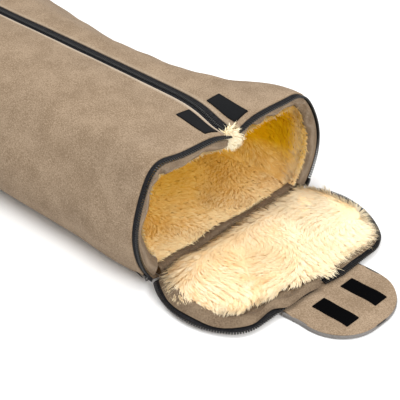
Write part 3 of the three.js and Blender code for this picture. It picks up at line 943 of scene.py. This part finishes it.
def locks(name, roots, outs, combs, length, width, seed, cream, clump=8.0, rise=0.26):
    """Tapered locks of wool, five points each, whose tips gather towards those of their clump.
    rise is how far a lock stands up for each unit of its length."""
    rng = np.random.default_rng(seed)
    count = len(roots)
    size = (np.broadcast_to(length, count) * rng.uniform(0.7, 1.2, count))[:, None]
    outs, combs = unit(outs), unit(combs)
    tips = roots + size * (rise * outs + (1 - rise * 0.6) * combs + rng.normal(0, 0.1, (count, 3)))
    cell = np.floor((tips + rng.uniform(0, clump, 3)) / clump).astype(int)
    group = np.unique(cell, axis=0, return_inverse=True)[1].ravel()
    share = np.bincount(group)[:, None]
    middles = np.stack([np.bincount(group, tips[:, i]) for i in range(3)], axis=1) / share
    tips += rng.uniform(0.15, 0.6, (count, 1)) * (middles[group] - tips)
    angle = rng.normal(0, 0.8, count)[:, None]
    half = unit(np.cross(outs, combs)) * np.cos(angle) + combs * np.sin(angle)
    half *= width / 2 * rng.uniform(0.7, 1.3, (count, 1))
    half *= np.where(np.sum(np.cross(half, tips - roots) * outs, axis=1) < 0, -1, 1)[:, None]
    bend = roots + 0.5 * (tips - roots) + size * 0.1 * outs
    points = np.stack([roots - half * 0.8, roots + half * 0.8, bend - half, bend + half, tips], axis=1)
    mesh = bpy.data.meshes.new(name)
    mesh.vertices.add(count * 5)
    mesh.loops.add(count * 7)
    mesh.polygons.add(count * 2)
    first = np.arange(count)[:, None] * 5
    mesh.vertices.foreach_set("co", (points * MM).astype(np.float32).ravel())
    mesh.loops.foreach_set("vertex_index", (first + [0, 1, 3, 2, 2, 3, 4]).astype(np.int32).ravel())
    mesh.polygons.foreach_set("loop_start", (np.arange(count)[:, None] * 7 + [0, 4]).astype(np.int32).ravel())
    mesh.update()
    mesh.polygons.foreach_set("use_smooth", np.ones(count * 2, dtype=bool))
    leaning = unit(outs + 0.25 * unit(tips - roots) + rng.normal(0, 0.08, (count, 3)))
    mesh.normals_split_custom_set_from_vertices(np.repeat(leaning, 5, axis=0).tolist())
    piece = new_object(name, mesh)
    tone = 0.4 + rng.normal(0, 0.22, share.shape[0])[group] + rng.uniform(-0.2, 0.2, count)
    paint(piece, "along", np.tile([0, 0, 0.5, 0.5, 1.0], count))
    paint(piece, "tone", np.repeat(np.clip(tone, 0, 1), 5))
    paint(piece, "cream", np.repeat(np.broadcast_to(cream, count), 5))
    gild(piece)
    return piece


def fleece_base(piece, cream, material, body, node):
    """Paints the springy base under a panel's locks, and says what it is part of."""
    paint(piece, "along", 0.25)
    paint(piece, "tone", 0.35)
    paint(piece, "cream", cream)
    gild(piece)
    finish_piece(piece, material, body, "lambskin", node)


def near_first(rng, count, start, dense_end, end, dense_share):
    """Distances behind the mouth for locks that stand closer together near it."""
    dense = rng.uniform(0, 1, count) < dense_share
    return np.where(dense, rng.uniform(start, dense_end, count), rng.uniform(dense_end, end, count))


def anywhere_in(values, rng, count):
    """Random values from a row of them, as close together as the row's own are."""
    return np.interp(rng.uniform(0, len(values) - 1, count), np.arange(len(values)), values)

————

THE EXERCISE - Quote the data in full, keeping each word unchanged.

ANSWER -
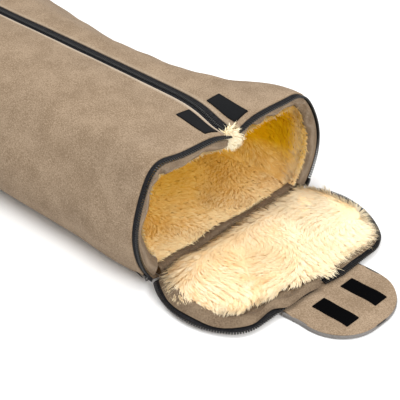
Write part 3 of the three.js and Blender code for this picture. It picks up at line 943 of scene.py. This part finishes it.
def locks(name, roots, outs, combs, length, width, seed, cream, clump=8.0, rise=0.26):
    """Tapered locks of wool, five points each, whose tips gather towards those of their clump.
    rise is how far a lock stands up for each unit of its length."""
    rng = np.random.default_rng(seed)
    count = len(roots)
    size = (np.broadcast_to(length, count) * rng.uniform(0.7, 1.2, count))[:, None]
    outs, combs = unit(outs), unit(combs)
    tips = roots + size * (rise * outs + (1 - rise * 0.6) * combs + rng.normal(0, 0.1, (count, 3)))
    cell = np.floor((tips + rng.uniform(0, clump, 3)) / clump).astype(int)
    group = np.unique(cell, axis=0, return_inverse=True)[1].ravel()
    share = np.bincount(group)[:, None]
    middles = np.stack([np.bincount(group, tips[:, i]) for i in range(3)], axis=1) / share
    tips += rng.uniform(0.15, 0.6, (count, 1)) * (middles[group] - tips)
    angle = rng.normal(0, 0.8, count)[:, None]
    half = unit(np.cross(outs, combs)) * np.cos(angle) + combs * np.sin(angle)
    half *= width / 2 * rng.uniform(0.7, 1.3, (count, 1))
    half *= np.where(np.sum(np.cross(half, tips - roots) * outs, axis=1) < 0, -1, 1)[:, None]
    bend = roots + 0.5 * (tips - roots) + size * 0.1 * outs
    points = np.stack([roots - half * 0.8, roots + half * 0.8, bend - half, bend + half, tips], axis=1)
    mesh = bpy.data.meshes.new(name)
    mesh.vertices.add(count * 5)
    mesh.loops.add(count * 7)
    mesh.polygons.add(count * 2)
    first = np.arange(count)[:, None] * 5
    mesh.vertices.foreach_set("co", (points * MM).astype(np.float32).ravel())
    mesh.loops.foreach_set("vertex_index", (first + [0, 1, 3, 2, 2, 3, 4]).astype(np.int32).ravel())
    mesh.polygons.foreach_set("loop_start", (np.arange(count)[:, None] * 7 + [0, 4]).astype(np.int32).ravel())
    mesh.update()
    mesh.polygons.foreach_set("use_smooth", np.ones(count * 2, dtype=bool))
    leaning = unit(outs + 0.25 * unit(tips - roots) + rng.normal(0, 0.08, (count, 3)))
    mesh.normals_split_custom_set_from_vertices(np.repeat(leaning, 5, axis=0).tolist())
    piece = new_object(name, mesh)
    tone = 0.4 + rng.normal(0, 0.22, share.shape[0])[group] + rng.uniform(-0.2, 0.2, count)
    paint(piece, "along", np.tile([0, 0, 0.5, 0.5, 1.0], count))
    paint(piece, "tone", np.repeat(np.clip(tone, 0, 1), 5))
    paint(piece, "cream", np.repeat(np.broadcast_to(cream, count), 5))
    gild(piece)
    return piece


def fleece_base(piece, cream, material, body, node):
    """Paints the springy base under a panel's locks, and says what it is part of."""
    paint(piece, "along", 0.25)
    paint(piece, "tone", 0.35)
    paint(piece, "cream", cream)
    gild(piece)
    finish_piece(piece, material, body, "lambskin", node)


def near_first(rng, count, start, dense_end, end, dense_share):
    """Distances behind the mouth for locks that stand closer together near it."""
    dense = rng.uniform(0, 1, count) < dense_share
    return np.where(dense, rng.uniform(start, dense_end, count), rng.uniform(dense_end, end, count))


def anywhere_in(values, rng, count):
    """Random values from a row of them, as close together as the row's own are."""
    return np.interp(rng.uniform(0, len(values) - 1, count), np.arange(len(values)), values)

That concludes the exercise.